Paul B said... »May 05, 2012

 The first post-war Datsun car was a direct copy of the American Crossley (of all things) and before the war Nissan copied Graham-Paige and Toyota copied the Chrysler Airflow.  Nowadays both companies would be very jealous of their intellectual property rights.  Thing is, the copying by Chinese companies is lessening over time, and it will pass as the industry matures and consolidates.

Polyester Poontang said... »May 05, 2012

If you came across a K9 in a parking lot would you mistake it for your 7 series?

Doc_gmed said... »May 05, 2012

Does not justify it. 

E. said... »May 05, 2012

I agree with Polyester..U should know the difference between the similarity and sameness

Paul B said... »May 06, 2012

 Didn't then either.  I'm not justifying it but I am pointing out that its as much a product of history now as it was then.  The more mature Chinese companies have more recently used Italian styling houses, as indeed did the then maturing Japanese companies.  I suppose I'm really saying we are observing history repeating.

Nick said... »May 06, 2012

Ford did what it had to do but can't congratulate them on some quiet mystery behind the scenes doings.
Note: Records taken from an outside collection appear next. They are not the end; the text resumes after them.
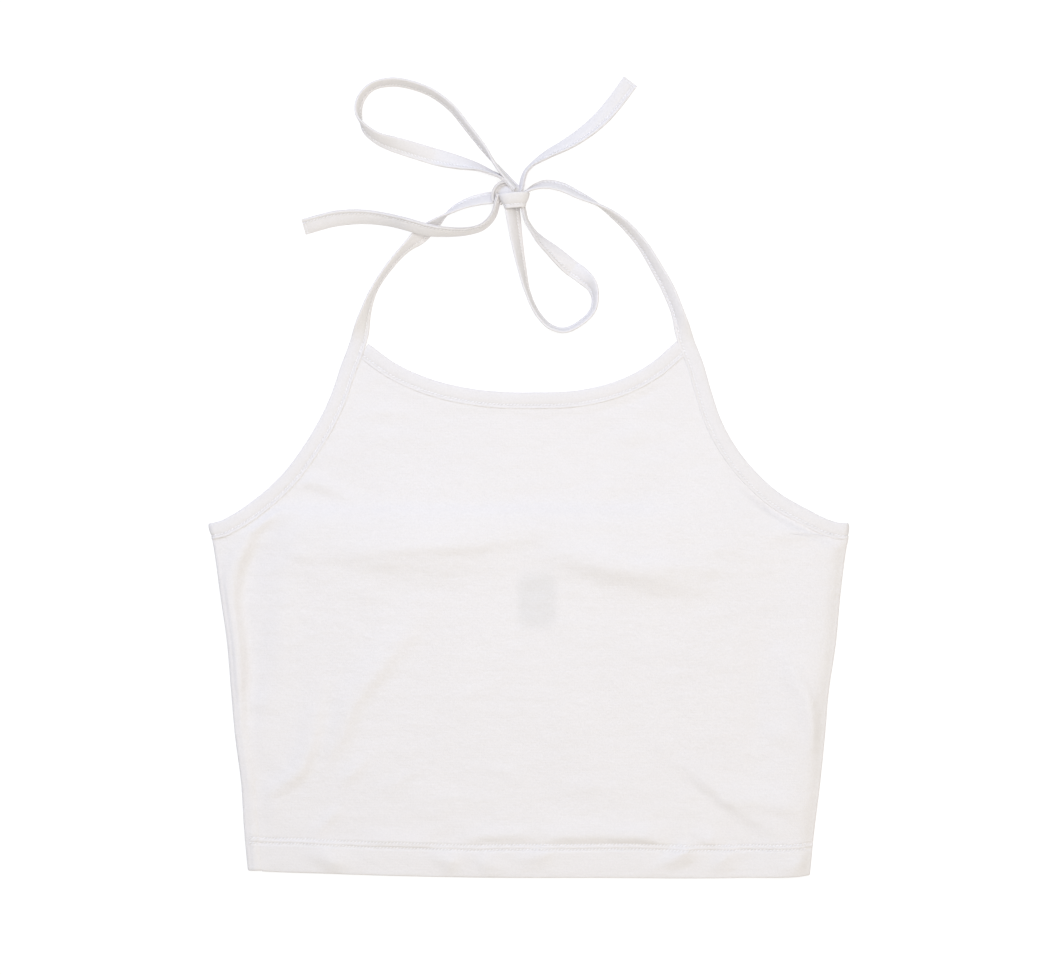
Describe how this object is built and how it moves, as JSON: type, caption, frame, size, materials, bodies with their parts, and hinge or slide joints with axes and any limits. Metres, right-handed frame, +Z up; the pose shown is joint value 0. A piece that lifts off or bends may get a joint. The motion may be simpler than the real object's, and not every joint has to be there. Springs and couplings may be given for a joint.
{
  "type": "halter neck crop top",
  "caption": "White cotton-jersey halter-neck crop top laid flat: scooped bib, straight hem, bound edges and neck straps tied in a bow.",
  "frame": {"origin": "on the surface the garment lies on, under the middle of its outline", "axes": "+X across the garment towards the picture's right, +Y up the garment from the hem to the neck straps, +Z up from the surface"},
  "size_m": [0.4033, 0.5056, 0.0182],
  "materials": {
    "jersey": "matte white single jersey, fine ribs of stitches",
    "binding": "matte white folded jersey tape, topstitched along one edge"
  },
  "bodies": {
    "root": {"front": "jersey", "back": "jersey", "neck_binding": "binding", "back_binding": "binding", "armhole_binding_left": "binding", "armhole_binding_right": "binding", "strap_left": "binding", "strap_right": "binding", "tail_left": "binding", "tail_right": "binding", "loop_upper_left": "binding", "loop_lower_right": "binding", "knot_arc": "binding", "knot_band": "binding", "knot_turn": "binding"}
  },
  "joints": []
}
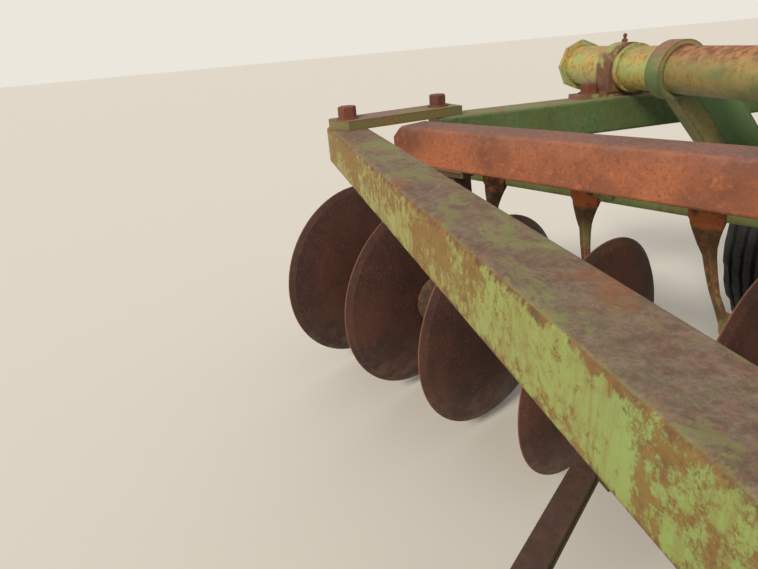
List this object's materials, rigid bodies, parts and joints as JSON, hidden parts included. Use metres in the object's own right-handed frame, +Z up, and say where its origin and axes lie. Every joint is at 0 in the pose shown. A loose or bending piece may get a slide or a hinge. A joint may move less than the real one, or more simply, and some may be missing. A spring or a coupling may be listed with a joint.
{
  "type": "pull-type tandem disc harrow",
  "caption": "Pull-type tandem disc harrow: square-tube frame, four angled gangs of dished blades with scrapers, rockshaft lift, two wheels, tongue and jack.",
  "frame": {"origin": "on the ground, at the middle of the whole outline", "axes": "+X to the machine's right, +Y forward towards the hitch, +Z up"},
  "size_m": [3.354, 3.9896, 0.963],
  "materials": {
    "green_paint": "worn paint",
    "deep_green_paint": "worn paint",
    "rusty_steel": "rusted",
    "dark_rust": "rusted",
    "rubber": "weathered",
    "chrome": "polished"
  },
  "bodies": {
    "frame": {"front_beam": "green_paint", "rear_beam": "green_paint", "side_beam_right": "deep_green_paint", "side_beam_left": "deep_green_paint", "centre_beams": "deep_green_paint", "corner_ties": "rusty_steel", "shaft_bearings": "rusty_steel", "cylinder_bracket": "green_paint", "tongue": "green_paint", "hitch_braces": "green_paint", "tongue_hangers": "rusty_steel", "hitch_clevis": "rusty_steel", "jack_body": "rusty_steel", "front_right_beam": "rusty_steel", "front_right_standards": "dark_rust", "front_right_scrapers": "dark_rust", "front_left_beam": "rusty_steel", "front_left_standards": "dark_rust", "front_left_scrapers": "dark_rust", "rear_right_beam": "rusty_steel", "rear_right_standards": "dark_rust", "rear_right_scrapers": "dark_rust", "rear_left_beam": "rusty_steel", "rear_left_standards": "dark_rust", "rear_left_scrapers": "dark_rust"},
    "lift_shaft": {"rockshaft": "green_paint", "wheel_arm_right": "green_paint", "wheel_arm_left": "green_paint", "lift_crank": "green_paint"},
    "road_wheel_right": {"tyre_right": "rubber", "wheel_right": "rusty_steel"},
    "road_wheel_left": {"tyre_left": "rubber", "wheel_left": "rusty_steel"},
    "barrel": {"lift_barrel": "deep_green_paint"},
    "rod": {"lift_rod": "chrome"},
    "leg": {"jack_leg": "rusty_steel"},
    "front_right_gang": {"front_right_axle": "dark_rust", "front_right_blades": "dark_rust"},
    "front_left_gang": {"front_left_axle": "dark_rust", "front_left_blades": "dark_rust"},
    "rear_right_gang": {"rear_right_axle": "dark_rust", "rear_right_blades": "dark_rust"},
    "rear_left_gang": {"rear_left_axle": "dark_rust", "rear_left_blades": "dark_rust"}
  },
  "joints": [
    {"name": "lift", "type": "hinge", "parent": "frame", "child": "lift_shaft", "pos_m": [0, -0.16317, 0.735], "axis": [1, 0, 0], "range_deg": [-20, 18]},
    {"name": "wheel_spin_right", "type": "hinge", "parent": "lift_shaft", "child": "road_wheel_right", "pos_m": [1.06, -0.67317, 0.375], "axis": [1, 0, 0], "continuous": true},
    {"name": "wheel_spin_left", "type": "hinge", "parent": "lift_shaft", "child": "road_wheel_left", "pos_m": [-1.06, -0.67317, 0.375], "axis": [1, 0, 0], "continuous": true},
    {"name": "front_right_spin", "type": "hinge", "parent": "frame", "child": "front_right_gang", "pos_m": [0.818, 0.06483, 0.262], "axis": [0.8865, 0.4627, 0], "continuous": true},
    {"name": "front_left_spin", "type": "hinge", "parent": "frame", "child": "front_left_gang", "pos_m": [-0.818, 0.06483, 0.262], "axis": [-0.8865, 0.4627, 0], "continuous": true},
    {"name": "rear_right_spin", "type": "hinge", "parent": "frame", "child": "rear_right_gang", "pos_m": [0.818, -1.49117, 0.262], "axis": [-0.8865, 0.4627, 0], "continuous": true},
    {"name": "rear_left_spin", "type": "hinge", "parent": "frame", "child": "rear_left_gang", "pos_m": [-0.818, -1.49117, 0.262], "axis": [0.8865, 0.4627, 0], "continuous": true},
    {"name": "barrel_swing", "type": "hinge", "parent": "frame", "child": "barrel", "pos_m": [0, 0.49283, 0.8], "axis": [1, 0, 0], "range_deg": [-3, 3]},
    {"name": "rod_slide", "type": "slide", "parent": "barrel", "child": "rod", "axis": [0, -0.9809, 0.1944], "range_m": [-0.075, 0.07]},
    {"name": "jack_leg_slide", "type": "slide", "parent": "frame", "child": "leg", "axis": [0, 0, 1], "range_m": [0, 0.2]}
  ],
  "couplings": [
    {"joint": "barrel_swing", "follows": "lift", "ratio": 0.0506},
    {"joint": "rod_slide", "follows": "lift", "m_per_rad": 0.19348}
  ]
}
I have too say I find the JAC front end more pleasing and less busy than Ford's. In a sense the JAC looks like what a Chevrolet Ford would look like.

Nick the BON nerd said... »May 07, 2012

Great Wall are doing a Ranger called the Steed its on sale in the UK for half the price

u said... »May 11, 2012

learn how to read dumbass.

u said... »May 11, 2012

mad that your people keep getting owned by this "government"?